Rescuers on Friday raised the death toll in Spain’s worst floods for a generation to 205 as the government deployed more troops in an increasingly desperate search for survivors.
The organisation coordinating emergency services in the hardest-hit eastern Valencia region said 202 people had been confirmed dead there.
Officials in neighbouring Castilla-La Mancha and Andalusia had already announced a combined three deaths in their regions.
Members of the security forces and soldiers are busy searching for an unknown number of missing people, many feared to still be trapped in wrecked vehicles or flooded garages.
The government is deploying an extra 500 troops to the stricken areas to bolster the 1,200 already on site for search, rescue and logistics tasks.
Authorities have repeated over and over, that more storms are expected. The Spanish weather agency issued alerts for strong rains in Tarragona, Catalonia, as well as part of the Balearic Islands.
Meanwhile, flood survivors and volunteers are engaged in the titanic task of clearing an omnipresent layer of dense mud.
Residents in communities like Paiporta, where at least 62 people died, and Catarroja, have been walking kilometres to Valencia to get provisions, passing neighbours from unaffected areas who are bringing carry water, essential products or shovels to help remove the mud.
Valencia was meant to host the final MotoGP of the season but organisers announced on Friday that a new venue was being sought due to the flooding.
Juan Ramón Adsuara, the mayor of Alfafar, one of the hardest hit towns, said the aid isn’t nearly enough for residents trapped in an “extreme situation”.

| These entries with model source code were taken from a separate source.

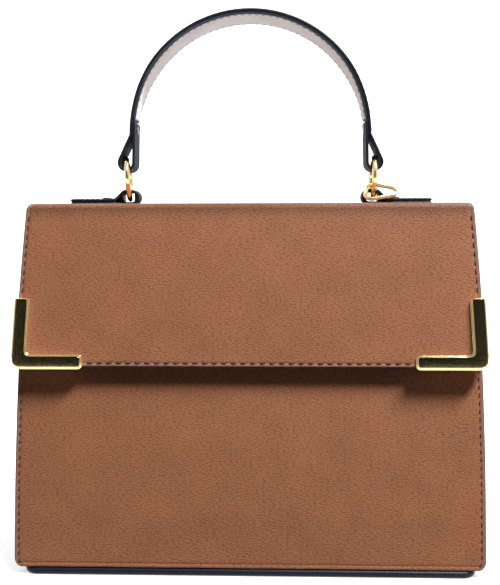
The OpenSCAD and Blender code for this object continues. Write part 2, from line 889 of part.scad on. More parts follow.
// Small three-cornered ring that hangs in the front of the right ring
module side_ring() {
    row = side_corner_r - side_up;
    seat = [ring_x, -ring_mid_r * sin(side_ring_turn), ring_z - ring_mid_r * cos(side_ring_turn)];
    color(gold) translate(seat) rotate([270 - side_ring_lean, 0, 0]) rotate(side_ring_slope)
        wire_loop([[-side_ring_back, row], [side_ring_l - side_ring_back, row],
            [-side_ring_back, row + side_ring_h]], side_corner_r, side_wire_r);
}

front_panel();
front_board();
front_lining();
back_panel();
back_board();
back_lining();
gusset_left();
gusset_right();
gusset_lining_left();
gusset_lining_right();
base_panel();
base_board();
base_lining();
facing_front();
facing_back();
snap_socket();
socket_washer();
slip_pocket();
zip_pocket_bag();
zip_tape_upper();
zip_tape_lower();
zip_chain();
zip_slider();
zip_pull();
lid_panel();
lid_board();
lid_lining();
tab_left();
tab_right();
tab_rivets();
flap_panel();
flap_board();
flap_lining();
snap_stud();
stud_washer();
corner_fitting_left();
corner_fitting_right();
fitting_washers();
handle_strap();
handle_grip();
handle_rivets();
ring_left();
ring_right();
side_ring();
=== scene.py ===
"""A brown top handle bag with gold corner fittings, dressed round its CAD frame.

Lengths in the values and in every shape function are millimetres. mesh_piece turns them into
metres. The front looks towards -Y and +Z is up.
"""
import math
import bpy
import numpy as np
from mathutils import Matrix


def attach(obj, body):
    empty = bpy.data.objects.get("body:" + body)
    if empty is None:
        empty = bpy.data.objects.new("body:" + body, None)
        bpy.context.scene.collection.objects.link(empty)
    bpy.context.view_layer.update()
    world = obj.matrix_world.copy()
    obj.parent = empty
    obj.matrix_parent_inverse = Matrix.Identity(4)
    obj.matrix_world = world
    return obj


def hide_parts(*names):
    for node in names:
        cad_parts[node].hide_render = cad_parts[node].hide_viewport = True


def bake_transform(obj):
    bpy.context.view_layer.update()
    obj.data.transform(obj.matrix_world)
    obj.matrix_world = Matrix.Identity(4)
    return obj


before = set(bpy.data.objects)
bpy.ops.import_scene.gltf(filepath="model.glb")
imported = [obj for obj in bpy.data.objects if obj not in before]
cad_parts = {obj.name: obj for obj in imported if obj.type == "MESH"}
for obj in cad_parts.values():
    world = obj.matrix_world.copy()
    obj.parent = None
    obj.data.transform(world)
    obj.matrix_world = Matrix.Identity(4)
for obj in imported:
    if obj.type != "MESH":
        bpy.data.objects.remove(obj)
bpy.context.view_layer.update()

MM = 0.001
SIDES = ((-1, "left"), (1, "right"))

# Values as in part.scad: walls, base, creases and flap
HALF_W = 134.0
SIDE_DRAW = 7.0
HIP_Z = 30.0
CORNER_R = 5.0
BASE_D = 108.0
BASE_T = 4.4
FOOT_Y = 53.4
WALL_SLOPE = 0.0905
LEAN = math.atan(WALL_SLOPE)
HINGE_Z = 207.7
WALL_TOP = 203.2
FRONT_HINGE_Y = -35.5
REAR_HINGE_Y = 31.2
STACK_T = 3.8
FLAP_LEAN = math.radians(7.79)
FLAP_LOW = 119.0
FLAP_DROP = (HINGE_Z - FLAP_LOW) / math.cos(FLAP_LEAN)
LEATHER_T = 1.6
WALL_T = 3.0
LINING_T = 0.8
GUSSET_T = 1.4
GUSSET_FOLD = 12.0
BODY_H = 211.5
BASE_CORNER_R = 8.0

# Handle and rings
ARCH_Z = 253.5
ARCH_R = 72.5
STRAP_T = 1.8
GRIP_T = 1.5
LOOP_R = 5.3
LOOP_Z = 236.77
RING_X = 74.6
RING_Z = 227.6
RING_R = 12.4
WIRE_R = 1.6
STRAP_W = 27.0
STRAP_END_W = 18.0
TAPER_LOW = 262.2
TAPER_HIGH = 299.9
RETURN_ANGLE = 6.6
GRIP_MARGIN = 0.5
# Degrees by which the left and the right ring hang turned and leaning.
RING_HANG = ((5.6, -4), (-1.8, 1))

# Tabs on the lid, and rivet heads
TAB_OUT = 109.5
TAB_T = 1.8
TAB_W = 18.0
TAB_LOOP_W = 12.0
TAB_LOOP_H = 9.22
TAB_NOSE_X = 72.0
TAB_PEAK_X = 76.5
TAB_FOOT_X = 81.56
TAB_RIVET_X = 87.5
TAB_RIVET_Y = 4.5
TAB_CORNER_R = 3.0
TAB_TOP = BODY_H + 2 * TAB_T
HEAD_R = 2.6
HEAD_H = 1.1
TAIL_H = 0.5

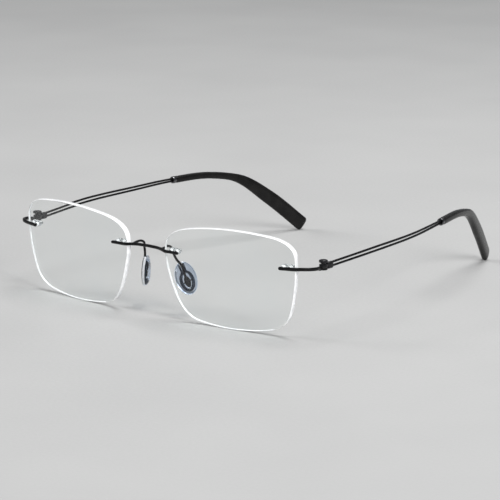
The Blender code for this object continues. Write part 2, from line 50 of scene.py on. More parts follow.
DEPTH_MIDDLE = 75.7  # the depth that lies at Y = 0 in the shared frame
TO_ROW = Matrix.Scale(MM, 4) @ Matrix.Translation((0, -DEPTH_MIDDLE, 0))
BRIDGE_GAP = 18.0
LENS_WIDTH = 55.0
LENS_CENTRE_HEIGHT = 18.247
TILT = 4.8  # degrees that the top of a lens leans forwards
WRAP = 6.1  # degrees that the outer edge of a lens turns back
LENS_RADIUS = 166.7
CENTRE_THICKNESS = 1.6
EDGE_THICKNESS = 2.0
EDGE_BEVEL = 0.2
GAP = 0.04  # between neighbouring pieces
PAST = 1.0  # how far a cutter runs past what it cuts
LENS_KNOTS = (  # outward, up, and heading in degrees, round the outline
    (27.4, 10.3, 93.0),
    (18.2, 17.2, 171.5),
    (-13.0, 17.35, 188.0),
    (-27.4, 8.9, 263.0),
    (-26.1, -1.2, 286.5),
    (-14.6, -17.1, 350.0),
    (16.75, -16.85, 371.0),
    (24.5, -10.25, 432.0),
)
KNOT_STEPS = 26
# Rings of points over each face of a lens, as shares of its outline
LENS_RINGS = (0.01, 0.08, 0.2, 0.32, 0.44, 0.56, 0.68, 0.79, 0.88, 0.95, 0.98)
BEVEL_STEPS = ((0.0, 1.0), (0.3, 0.46), (1.0, 0.0))  # deep and inwards, as shares of the bevel
GLASS_FACING = 0.9  # a face of the lens that faces front or back at least this much is glass
HOLE_ROUND = 0.01

BRIDGE_HEIGHT = 7.4
ENDPIECE_HEIGHT = 6.8
INNER_PINS = ((-25.0, BRIDGE_HEIGHT), (-22.2, BRIDGE_HEIGHT))
OUTER_PINS = ((25.0, ENDPIECE_HEIGHT), (22.2, ENDPIECE_HEIGHT))
PIN_RADIUS = 0.4
SLEEVE_RADIUS = 0.7
LENS_HOLE = SLEEVE_RADIUS + GAP
SLEEVE_PLATE = (5.2, 0.7, 2.1)  # long, thick and high
SLEEVE_SQUARE = 0.6
SLEEVE_ROUND = 0.2
SLEEVE_SET_BACK = 3 * GAP
SLEEVE_PROUD = 1.0
PIN_PROUD = 0.25
BAR_THICK = 0.95
BRIDGE_HIGH = 1.1
ENDPIECE_HIGH = 1.25
BAR_SQUARE = 0.7
BAR_ROUNDING = 0.6
BAR_MOST_DRAWN_IN = 0.95
BAR_END_STEPS = (0, 0.04, 0.12, 0.25, 0.45, 0.7)  # shares of a bar's first step
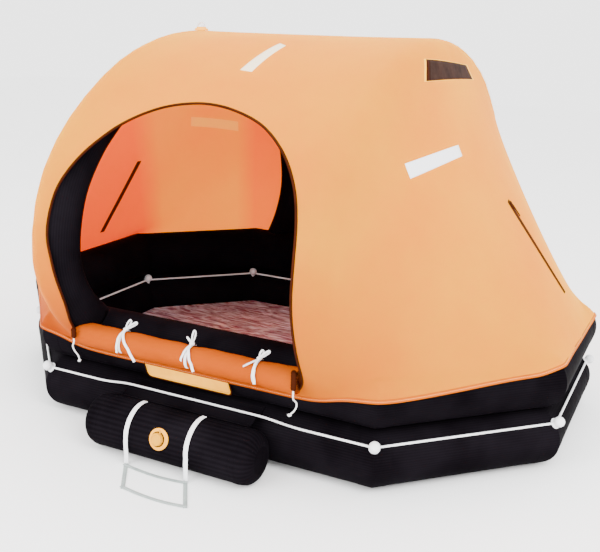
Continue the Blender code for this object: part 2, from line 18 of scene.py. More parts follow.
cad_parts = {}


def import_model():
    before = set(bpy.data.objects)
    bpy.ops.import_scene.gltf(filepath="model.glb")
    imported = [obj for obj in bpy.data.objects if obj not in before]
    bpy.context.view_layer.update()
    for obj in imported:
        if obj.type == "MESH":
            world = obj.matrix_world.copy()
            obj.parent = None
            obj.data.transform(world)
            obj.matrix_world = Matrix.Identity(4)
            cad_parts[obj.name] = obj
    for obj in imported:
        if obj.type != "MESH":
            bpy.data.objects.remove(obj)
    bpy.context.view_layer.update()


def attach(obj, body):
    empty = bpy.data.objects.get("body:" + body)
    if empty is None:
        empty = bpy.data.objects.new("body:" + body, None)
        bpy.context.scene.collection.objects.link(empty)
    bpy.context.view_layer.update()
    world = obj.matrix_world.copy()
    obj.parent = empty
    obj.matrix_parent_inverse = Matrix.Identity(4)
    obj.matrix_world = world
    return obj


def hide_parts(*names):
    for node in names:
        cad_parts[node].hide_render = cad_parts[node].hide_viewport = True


log = logging.getLogger("raft")


# --- Shared sizes ---

@dataclass(frozen=True)
class RaftSizes:
    """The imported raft's driving sizes, in metres."""

    tube: float = 0.1
    half_length: float = 0.998
    half_width: float = 0.681
    chamfer: float = 0.404
    lower_z: float = 0.1
    upper_z: float = 0.3004
    hoop: float = 0.075
    hoop_x: float = 0.469
    hoop_top: float = 1.268
    hem_z: float = 0.286
    float_radius: float = 0.088
    float_half: float = 0.3175
    float_x: float = -0.0175
    float_y: float = -0.8694
    strap_y: float = -0.959559
    hoop_half: tuple = (
        (0.681, 0.32), (0.812, 0.46), (0.872, 0.62), (0.838, 0.815),
        (0.74, 0.965), (0.592, 1.09), (0.42, 1.186), (0.215, 1.248),
    )

    def octagon(self, offset: float, height: float) -> ndarray:
        """Corners of the tubes' octagon, moved out by offset.

        Args:
            offset: distance out from the tube's centreline.
            height: the corners' z.

        Returns:
            Eight points, anticlockwise from the right end's front corner.
        """
        x = self.half_length + offset
        y = self.half_width + offset
        cut = self.chamfer + offset * (2.0 - sqrt(2.0))
        corners = [(x, -y + cut), (x, y - cut), (x - cut, y), (-x + cut, y)]
        corners += [(-x, y - cut), (-x, -y + cut), (-x + cut, -y), (x - cut, -y)]
        return np.array([(px, py, height) for px, py in corners])

    def hoop_line(self, steps: int) -> ndarray:
        """The smooth centreline of a hoop in its own plane.

        Args:
            steps: points for each span between the measured ones.

        Returns:
            (y, z) rows from the front foot to the back foot.
        """
        front = [(-out, z) for out, z in self.hoop_half]
        back = [(out, z) for out, z in reversed(self.hoop_half)]
        return smooth_line(front + [(0.0, self.hoop_top)] + back, steps)


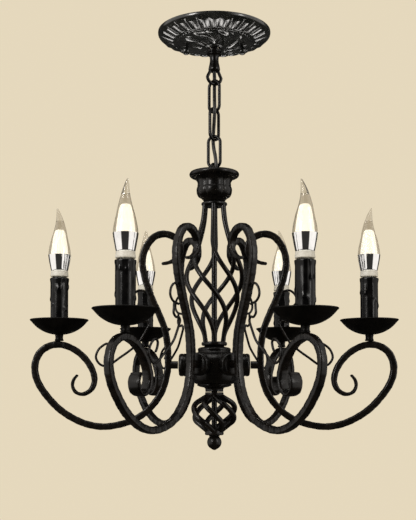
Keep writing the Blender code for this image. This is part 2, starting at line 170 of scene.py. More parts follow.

“There are people living with corpses at home. It’s very sad. We are organising ourselves, but we are running out of everything,” he told reporters. “We go with vans to Valencia, we buy and we come back, but here we are totally forgotten.”
Rushing water turned narrow streets into death traps and spawned rivers that tore through homes and businesses, leaving many uninhabitable.
Social networks have channelled the needs of those affected. Some posted images of missing people in the hope of getting information about their whereabouts, while others launched initiatives such as Suport Mutu – or Mutual Support – which connects requests for help with people who are offering it; and others organised collections of basic goods throughout all the country or launched fundraisers.
In the Valencia region town of Aldaia, Fernando Lozano told AFP he saw thieves grabbing items from an abandoned supermarket as “people are a bit desperate”.
“Until things return to normal and the supermarket opens, it’s going to be very bad here.”
Police on Friday said they had arrested 50 people for incidents including theft from cars and a jewellery store.
Government minister Angel Victor Torres on Thursday vowed an uncompromising response to looting, in a sign order was breaking down in some places.
Spain’s Mediterranean coast is used to autumn storms that can cause flooding, but this was the most powerful flash flooding in recent memory. Scientists link it to climate change, which is also behind increasingly high temperatures and droughts in Spain and the heating up of the Mediterranean Sea.
Human-caused climate change has doubled the likelihood of a storm like this week’s deluge in Valencia, according to a partial analysis issued Thursday by World Weather Attribution, a group made up of dozens of international scientists who study global warming’s role in extreme weather.
Spain has suffered through an almost two-year drought, making the flooding worse because the dry ground was so hard that it could not absorb the rain.
In August 1996, a flood swept away a campsite along the Gallego river in Biescas, in the northeast, killing 87 people.